Predictive Caching Scheduler Constraint
- PCSC is a dynamic caching scheduler that optimizes inference by balancing computational cost with error control in diffusion-based generative models.
- It employs a three-phase scheme in Fast3Dcache and dynamic programming in Diffusion Policy to schedule updates based on voxel stabilization and cosine similarity metrics.
- Empirical studies show PCSC improves throughput up to 27% and reduces FLOPs by over 50% while maintaining near-lossless geometric and policy fidelity.

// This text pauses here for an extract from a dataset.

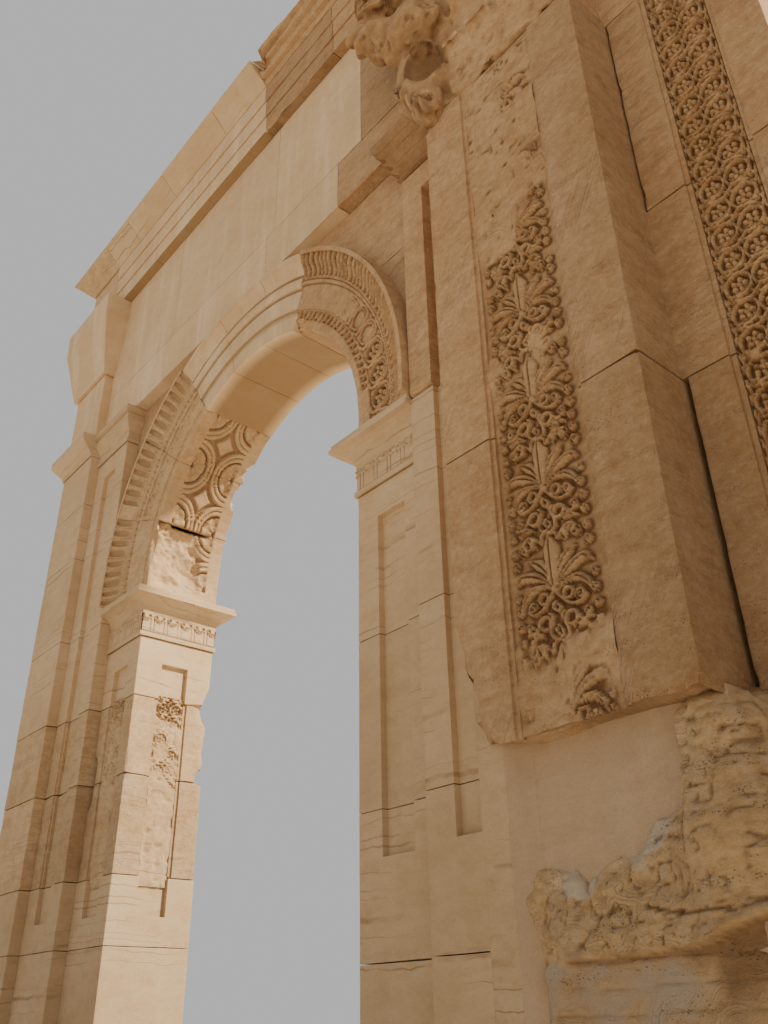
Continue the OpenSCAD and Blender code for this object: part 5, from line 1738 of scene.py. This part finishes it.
def worn_jamb_carving():
    """What is left of the vine in the sunk panels of the left outer jamb."""
    x, y = spans("left_outer_jamb")[:2]
    for name, face, across, level, step in (
            ("", FRONT, x, y[0] + PANEL_DEPTH - STRIP_LIFT, 0.011),
            ("_inside", PLUS_X, y, x[1] - PANEL_DEPTH + STRIP_LIFT, 0.010)):
        relief(f"left_outer_jamb_vine{name}", face, centred(across, SIDE_PANEL_W), level, WORN_VINE_Z,
               WORN_VINE_H, worn_vine, step, slot="pale_old_stone")


# Camera, floor and light
SUN, SUN_SIZE, SUN_COLOUR, SUN_WAY = 7.6, math.radians(3), (1.0, 0.92, 0.78), (-0.80, -0.50, -0.70)
STUDIO, STUDIO_COLOUR = 0.60, (0.92, 0.92, 0.93, 1.0)
FLOOR_HALF, FLOOR_COLOUR, FLOOR_ROUGHNESS = 60.0, (0.80, 0.72, 0.60, 1.0), 0.9


def camera():
    """The photograph's view."""
    ahead = np.array([math.sin(YAW) * math.cos(PITCH), math.cos(YAW) * math.cos(PITCH), math.sin(PITCH)])
    level = np.array([math.cos(YAW), -math.sin(YAW), 0.0])
    down = np.cross(ahead, level)
    right = math.cos(ROLL) * level + math.sin(ROLL) * down
    down = -math.sin(ROLL) * level + math.cos(ROLL) * down
    data = bpy.data.cameras.new("camera")
    data.sensor_width, data.lens = SENSOR, FOCAL_PX / LONG_SIDE_PX * SENSOR
    data.clip_start, data.clip_end = 0.05, 500
    eye = linked("camera", data)
    eye.matrix_world = Matrix([[right[i], -down[i], -ahead[i], EYE[i]] for i in range(3)] + [[0, 0, 0, 1]])
    bpy.context.scene.camera = eye


def floor():
    """A plain pale floor."""
    half = FLOOR_HALF
    mesh = bpy.data.meshes.new("floor")
    mesh.from_pydata([(-half, -half, 0), (half, -half, 0), (half, half, 0), (-half, half, 0)], [],
                     [(0, 1, 2, 3)])
    plain = bpy.data.materials.new("floor")
    plain.use_nodes = True
    plain.node_tree.nodes["Principled BSDF"].inputs["Base Color"].default_value = FLOOR_COLOUR
    plain.node_tree.nodes["Principled BSDF"].inputs["Roughness"].default_value = FLOOR_ROUGHNESS
    mesh.materials.append(plain)
    linked("floor", mesh)


def lights():
    """A soft sun from the right and behind, and pale light from all round."""
    data = bpy.data.lights.new("key", "SUN")
    data.energy, data.angle, data.color = SUN, SUN_SIZE, SUN_COLOUR
    linked("key", data).rotation_euler = Vector(SUN_WAY).to_track_quat("-Z", "Y").to_euler()
    world = bpy.data.worlds.new("studio")
    world.use_nodes = True
    background = world.node_tree.nodes["Background"]
    background.inputs[0].default_value, background.inputs[1].default_value = STUDIO_COLOUR, STUDIO
    bpy.context.scene.world = world


camera()
floor()
lights()

for side, label, step in ((-1, "left", NEAR_STEP), (1, "right", FAR_STEP)):
    for build in (side_pillars, side_capitals, upper_wall, entablature):
        build(side, label, step)
    side_arch(side, label)
    spandrels(side, label, step)
    giant_pilaster(side, label, step)
    giant_capital(side, label)
    central_jamb(side, label, step)
worn_jamb_carving()
eroded_foot()
central_imposts(FAR_STEP)
central_arch()
attic(FAR_STEP)
plinths(FAR_STEP)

The Predictive Caching Scheduler Constraint (PCSC) is a central module in modern training-free acceleration frameworks for iterative neural generative models—most notably, in 3D diffusion-based geometry synthesis (Fast3Dcache) and in transformer-based Diffusion Policy. PCSC dynamically determines a cache schedule for latent feature tokens or block outputs across denoising timesteps, balancing computational savings with fidelity by anticipating or constraining error accumulation. PCSC frameworks analyze stabilization patterns, data-driven feature similarities, and hierarchical error propagation to implement aggressive yet safe caching; they underpin state-of-the-art results in throughput and compute reduction while ensuring geometric and policy consistency (Yang et al., 27 Nov 2025, Ji et al., 16 Jun 2025).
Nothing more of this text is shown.